● STATED GOAL:
Copy out each line exactly as it appears.

● MATERIAL:
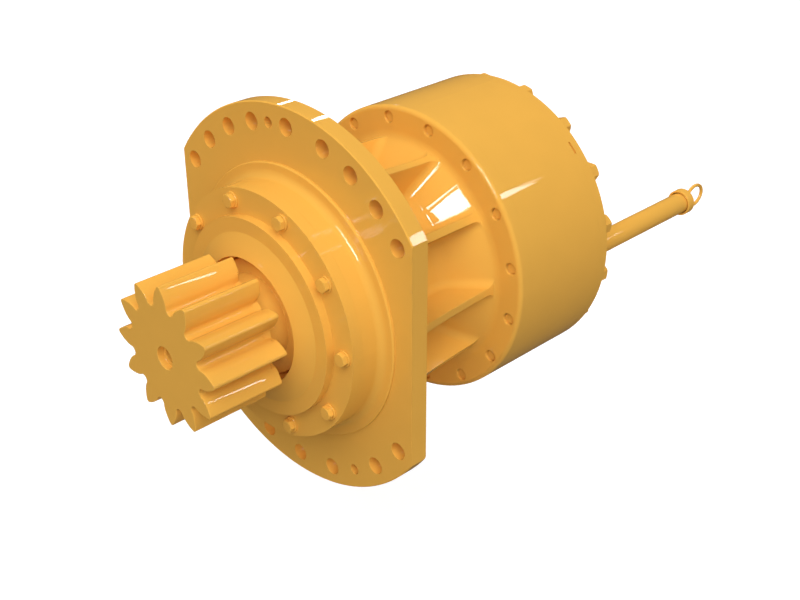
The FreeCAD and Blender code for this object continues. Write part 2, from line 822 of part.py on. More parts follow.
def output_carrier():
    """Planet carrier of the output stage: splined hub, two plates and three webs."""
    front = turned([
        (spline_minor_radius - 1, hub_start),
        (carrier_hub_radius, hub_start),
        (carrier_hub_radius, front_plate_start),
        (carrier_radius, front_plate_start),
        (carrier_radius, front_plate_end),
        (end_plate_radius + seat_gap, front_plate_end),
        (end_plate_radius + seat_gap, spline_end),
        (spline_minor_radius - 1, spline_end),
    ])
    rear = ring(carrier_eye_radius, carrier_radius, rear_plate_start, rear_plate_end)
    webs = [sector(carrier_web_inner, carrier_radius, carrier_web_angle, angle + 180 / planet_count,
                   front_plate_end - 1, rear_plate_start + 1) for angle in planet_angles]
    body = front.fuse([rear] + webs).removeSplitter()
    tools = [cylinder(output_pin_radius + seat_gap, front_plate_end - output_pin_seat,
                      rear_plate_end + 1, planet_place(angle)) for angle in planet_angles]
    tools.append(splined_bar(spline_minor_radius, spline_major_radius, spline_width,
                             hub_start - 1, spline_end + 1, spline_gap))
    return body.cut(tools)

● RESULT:
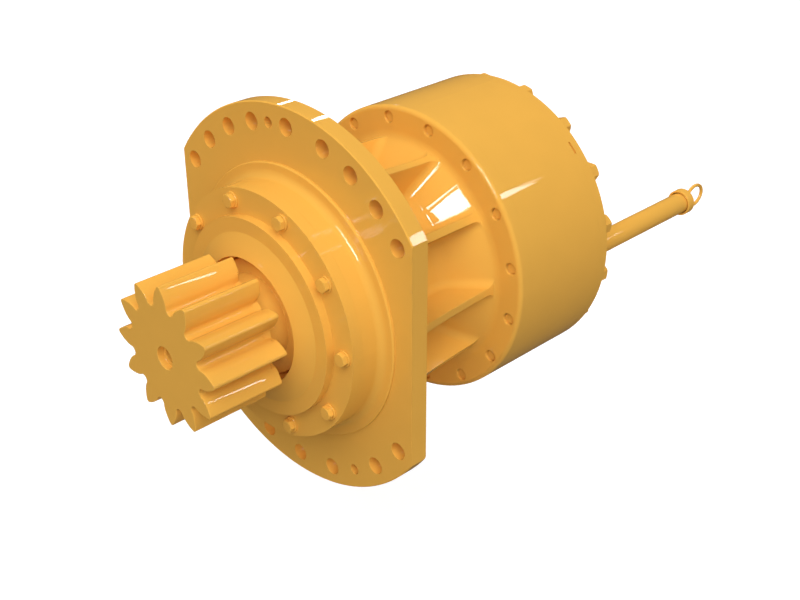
The FreeCAD and Blender code for this object continues. Write part 2, from line 822 of part.py on. More parts follow.
def output_carrier():
    """Planet carrier of the output stage: splined hub, two plates and three webs."""
    front = turned([
        (spline_minor_radius - 1, hub_start),
        (carrier_hub_radius, hub_start),
        (carrier_hub_radius, front_plate_start),
        (carrier_radius, front_plate_start),
        (carrier_radius, front_plate_end),
        (end_plate_radius + seat_gap, front_plate_end),
        (end_plate_radius + seat_gap, spline_end),
        (spline_minor_radius - 1, spline_end),
    ])
    rear = ring(carrier_eye_radius, carrier_radius, rear_plate_start, rear_plate_end)
    webs = [sector(carrier_web_inner, carrier_radius, carrier_web_angle, angle + 180 / planet_count,
                   front_plate_end - 1, rear_plate_start + 1) for angle in planet_angles]
    body = front.fuse([rear] + webs).removeSplitter()
    tools = [cylinder(output_pin_radius + seat_gap, front_plate_end - output_pin_seat,
                      rear_plate_end + 1, planet_place(angle)) for angle in planet_angles]
    tools.append(splined_bar(spline_minor_radius, spline_major_radius, spline_width,
                             hub_start - 1, spline_end + 1, spline_gap))
    return body.cut(tools)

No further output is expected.